Pipelines keep neighborhoods safe by transporting oil and gas underground, rather than on roads and railways. And yet when they do happen, pipeline accidents can be devastating. Create a culture of safety from the top down in pipeline construction with these three best practices.

The U.S. and other modern global powerhouses rely on pipelines to transport energy products safely. While transporting oil and gas via pipeline has resulted in recent high-profile accidents, doing so on our roads and railways would be significantly more costly and dangerous to the population. Instead, our pipelines must remain safe to transport our energy where it’s needed. 
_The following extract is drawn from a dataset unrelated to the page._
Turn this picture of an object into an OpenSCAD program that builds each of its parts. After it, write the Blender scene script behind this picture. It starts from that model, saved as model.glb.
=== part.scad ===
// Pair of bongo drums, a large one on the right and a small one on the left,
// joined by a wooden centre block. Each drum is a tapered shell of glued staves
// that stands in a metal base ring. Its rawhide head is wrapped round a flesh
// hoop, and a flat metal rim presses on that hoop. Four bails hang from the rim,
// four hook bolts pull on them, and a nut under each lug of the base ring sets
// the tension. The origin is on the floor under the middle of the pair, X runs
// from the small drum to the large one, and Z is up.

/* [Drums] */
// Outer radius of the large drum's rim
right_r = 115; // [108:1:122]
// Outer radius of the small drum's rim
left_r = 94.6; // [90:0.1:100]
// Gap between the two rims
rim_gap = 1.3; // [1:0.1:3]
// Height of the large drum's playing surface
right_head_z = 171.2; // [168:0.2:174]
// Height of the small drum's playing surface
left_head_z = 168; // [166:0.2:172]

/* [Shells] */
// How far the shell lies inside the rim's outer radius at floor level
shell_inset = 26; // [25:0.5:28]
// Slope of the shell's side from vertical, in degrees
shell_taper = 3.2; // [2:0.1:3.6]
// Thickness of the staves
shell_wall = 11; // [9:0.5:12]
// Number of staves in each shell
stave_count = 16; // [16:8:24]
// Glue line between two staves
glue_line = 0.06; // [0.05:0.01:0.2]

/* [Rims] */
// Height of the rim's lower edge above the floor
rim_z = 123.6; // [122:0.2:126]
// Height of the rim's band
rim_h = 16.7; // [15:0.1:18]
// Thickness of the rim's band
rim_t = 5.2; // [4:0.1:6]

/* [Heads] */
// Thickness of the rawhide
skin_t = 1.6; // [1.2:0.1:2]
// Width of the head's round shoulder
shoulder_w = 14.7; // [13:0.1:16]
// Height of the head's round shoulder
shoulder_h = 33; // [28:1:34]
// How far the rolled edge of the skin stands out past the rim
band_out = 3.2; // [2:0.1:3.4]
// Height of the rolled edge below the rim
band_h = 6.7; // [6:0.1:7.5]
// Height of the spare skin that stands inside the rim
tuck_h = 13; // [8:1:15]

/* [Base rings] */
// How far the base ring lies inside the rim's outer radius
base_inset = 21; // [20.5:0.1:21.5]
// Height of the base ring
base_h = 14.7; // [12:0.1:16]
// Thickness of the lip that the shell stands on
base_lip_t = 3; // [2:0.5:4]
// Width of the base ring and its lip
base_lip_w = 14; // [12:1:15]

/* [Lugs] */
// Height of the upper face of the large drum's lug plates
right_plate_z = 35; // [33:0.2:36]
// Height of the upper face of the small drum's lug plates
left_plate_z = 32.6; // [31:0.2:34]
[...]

Like other skilled industries, the oil and gas pipeline sector is being hit hard by a changing global workforce, making it difficult to find skilled workers to build and maintain a healthy workforce. This has led to greater danger for pipelines. If you look at the latest incident records and their sheer numbers, you’ll notice pipeline incidents have gone done in recent years. And yet, there’s not much comfort to be gained, as most of the incidents that have occurred happened in pipelines installed within the last 10 years. That tells me we’re currently struggling with quality, a direct result of the changing global workforce.

Create a Culture of Safety Across Your Workforce, from the Top Down

Pipeline employers are feeling the pressure to ensure their workers not only possess the right skills for the job but have the knowledge and controls in place to do their job safely. And this doesn’t just mean full-time employees, but contractors as well. 

Of course, this is easier said than done. Here are three key elements to creating a safe and supportive environment for pipeline workers, that promotes safety from the top down:

1. Allow workers to fail, safely.

Failure is inevitable, no matter what industry you’re in. However, when employees are working with high-pressure equipment such as pipelines, failure comes with increased risk. This does not mean that your employees should be afraid to fail. Instead, management is responsible for investing more time and resources into creating an environment in which employees feel confident in their safety, even when things go wrong. Safety must come before the job, and this sentiment should be clear through your company’s values, onboarding, training, on-the-job practices, and through the actions of your leadership. Employees should trust management so that if and when a mistake is made, they are protected. Examples of innovations that are helping companies put safety first include wearables that detect and warn electricity workers of high voltages, and data-driven fault detection systems that allow operators to model and overcome fault scenarios.

2.  Encourage reporting.

By decriminalizing mistakes, and making space for failure, companies can avoid inaccurate incident rates due to a lack of reporting. Whether due to fear of consequences or a company safety-incentive program, a lack of reporting is often the result of a company’s culture valuing productivity over safety

While the Occupational Safety and Health Administration (OSHA) has warned against safety-incentive programs in the past as they could deter employees from reporting incidents, it has also provided examples of incentive programs that promote safety. These include programs that reward workers “for reporting near-misses or hazards and encourage involvement in a safety and health management system.” Rate-based incentive programs are permissible as well if they do not discourage reporting.

3. Start with management.

An accessible and high-tech safety management system, organized training program and company-wide communication about the importance of safety can all go a long way in building a strong safety awareness at your organization. However, the crucial ingredient needed for these strategies to be effective is the human element. 

A company’s culture is determined by its leadership— and not by what they say but on how they act and respond to the daily happenings on the job. If leadership creates a cohesive environment where safety is incorporated into all facets of operations – from hiring to procurement to production and beyond, they aren’t just creating a safety culture for their company but instead, a company culture built on safety.